Born in Cheltenham in 1953, Simpson was educated at York University and the University of Reading. He joined the OED in 1976, and was Co-Editor of the 1989 Second Edition. He became chief editor in 1993.

In addition to his work for the OED, he is a member of the Philological Society and is a founding member of  the European Federation of National Institutions for Language.

Before his retirement, Simpson commissioned the first comprehensive review of the dictionary that will review each word in turn. This began in 2000 and is unlikely to be completed for another ten to fifteen years, with over seventy editors working on the text.
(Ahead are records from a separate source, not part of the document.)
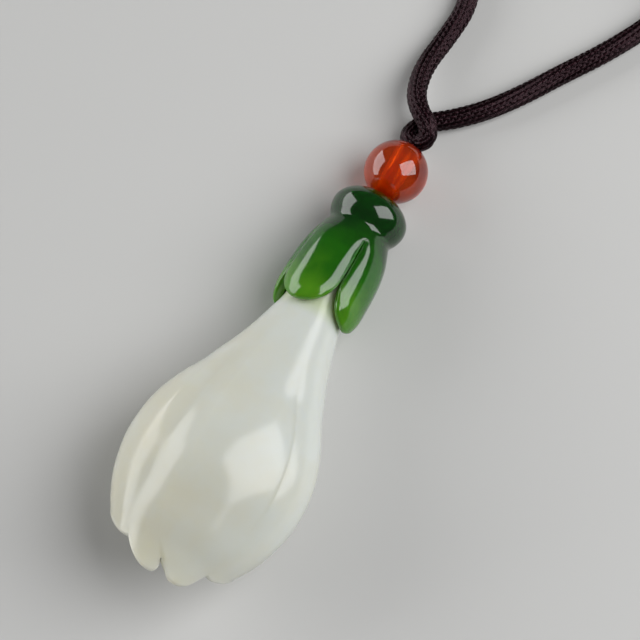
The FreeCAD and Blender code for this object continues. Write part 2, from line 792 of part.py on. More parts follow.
def main():
    """Build the pendant and write its parts."""
    doc = FreeCAD.newDocument("JadePendant")
    s = make_sheet(doc)
    levels = Levels(s)
    cap = make_calyx_cap(doc, s, levels)
    cap.Placement = FreeCAD.Placement(V(), FreeCAD.Rotation(V(0, 0, 1), LOBE_TURN))
    bead = make_bead(doc, s)
    bud = make_flower_bud(doc, s, levels)
    thread = make_thread(doc, s, levels)
    doc.recompute()
    hang = lay_down(bud, cap, [bead, thread], s)
    print("hang point", [round(v, 4) for v in hang])
    cord = make_cord(doc, s, hang)
    check_and_write(doc, [bud, cap, bead, thread] + cord)


main()
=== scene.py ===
"""Dress the jade flower-bud pendant: bud, lobed cap, bead, thread, knot and braided neck cord.

Sizes of the pieces are millimetres, as a maker would give them, and become metres where a mesh is
made. The bud, cap and bead share one axis. Levels along it run from the middle of the bead to the
tip of the bud, and turns about it are degrees from the front of the pendant towards its right.
"""
import json
import logging
import math
from collections.abc import Sequence
from dataclasses import dataclass
from enum import Enum
from functools import cached_property

import bpy
import numpy as np
from mathutils import Matrix, Quaternion, Vector


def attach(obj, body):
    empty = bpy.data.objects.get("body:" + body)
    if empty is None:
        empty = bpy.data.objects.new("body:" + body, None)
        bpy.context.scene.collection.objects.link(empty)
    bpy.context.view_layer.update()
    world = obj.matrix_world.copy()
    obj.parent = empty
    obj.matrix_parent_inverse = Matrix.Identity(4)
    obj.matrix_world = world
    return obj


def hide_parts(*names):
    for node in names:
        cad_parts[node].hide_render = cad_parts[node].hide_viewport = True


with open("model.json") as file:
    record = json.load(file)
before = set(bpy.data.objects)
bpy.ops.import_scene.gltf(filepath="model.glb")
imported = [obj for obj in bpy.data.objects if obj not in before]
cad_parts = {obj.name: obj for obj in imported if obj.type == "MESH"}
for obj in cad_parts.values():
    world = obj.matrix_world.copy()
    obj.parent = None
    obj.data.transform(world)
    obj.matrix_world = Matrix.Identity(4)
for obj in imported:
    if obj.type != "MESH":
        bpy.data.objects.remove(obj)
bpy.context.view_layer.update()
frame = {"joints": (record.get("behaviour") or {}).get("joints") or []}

MM = 0.001
LOG = logging.getLogger("pendant")

# Cord points in metres, as x and y from the hang point and z from the floor, along the cord
LEFT_ROUTE = [
    (-0.0174, 0.0421, 0.00115), (-0.0174, 0.0370, 0.00115), (-0.0147, 0.0310, 0.00115),
    (-0.0096, 0.0256, 0.00115), (-0.0049, 0.0212, 0.00115), (-0.0027, 0.0164, 0.00115),
    (-0.0030, 0.0116, 0.0012), (-0.00345, 0.0074, 0.0019),
]
KNOT_ROUTE = [
    (-0.00275, 0.0039, 0.0027), (-0.00125, 0.0020, 0.0034), (0.0004, 0.0010, 0.0036),
    (0.0011, -0.0003, 0.0030), (0.0003, -0.0012, 0.0023), (-0.0010, -0.0010, 0.0020),
    (-0.0010, 0.0003, 0.0015), (-0.0001, 0.0019, 0.00115), (0.0022, 0.0036, 0.00115),
]
RIGHT_ROUTE = [
    (0.0049, 0.0063, 0.00115), (0.0075, 0.0098, 0.00115), (0.0102, 0.0142, 0.00115),
    (0.0130, 0.0184, 0.00115), (0.0156, 0.0232, 0.00115), (0.0176, 0.0280, 0.0013),
    (0.0189, 0.0328, 0.0026), (0.0194, 0.0376, 0.0040), (0.0194, 0.0421, 0.0040),
]
COIL_CENTRE = (0.0010, 0.0444)
COIL_TURNS = 7.5


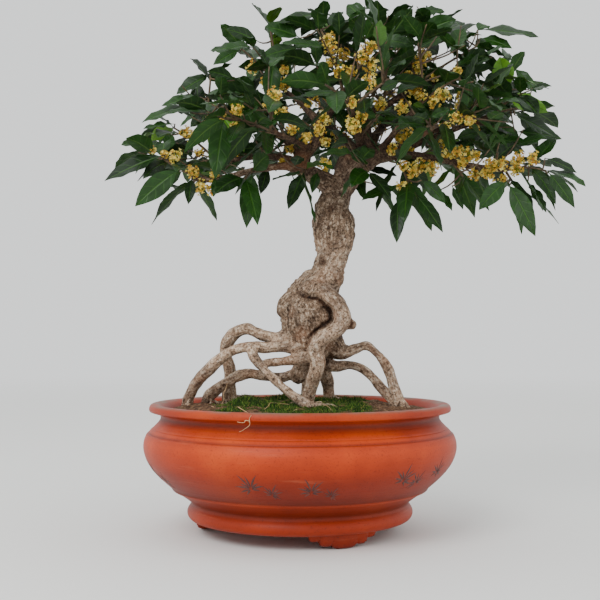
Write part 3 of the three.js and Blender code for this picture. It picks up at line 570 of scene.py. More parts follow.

Updates are published on the internet every quarter, with a selection of words reviewed each time.

New words that have made it into the dictionary recently include the American political term ‘supermajority’, ‘boccia’ from the Paralympic sport, ‘dance-off’, and ‘podium’ as a verb.

Answering what must be for him, an FAQ (first entry in the OED, 2001), Simpson does not profess to have a favourite word, instead telling Cherwell, “Just now we’ve been working on blue, credit, friend, game, and gang – along with all of their compounds and derivatives – so I’d probably have to say they are my ‘favourite’ words at the moment. There’ll be another batch next month, though”.

Another of Simpson’s achievements was to upload much of the OED online in the past few decades, which he describes as a “step-change” in how it works.

Simpson told Cherwell, “It’s an established presence on the Internet (and people in Britain can access this via their public library system). The OED has broadened its audience while still retaining its scholarly personality; it is now a flexible, dynamic record of our changing language. And I’m proud of all of this.”

Simpson continued, “Unlike other dictionaries which remove archaic and little used words, the OED keeps them all in its full form. This culmination of material means that a print edition now would fill over forty volumes, double that of the last print edition.”

He explained, “The OED doesn’t eject words once they’ve fallen out of use. The dictionary just gets bigger, with all the old words and the new ones combined.”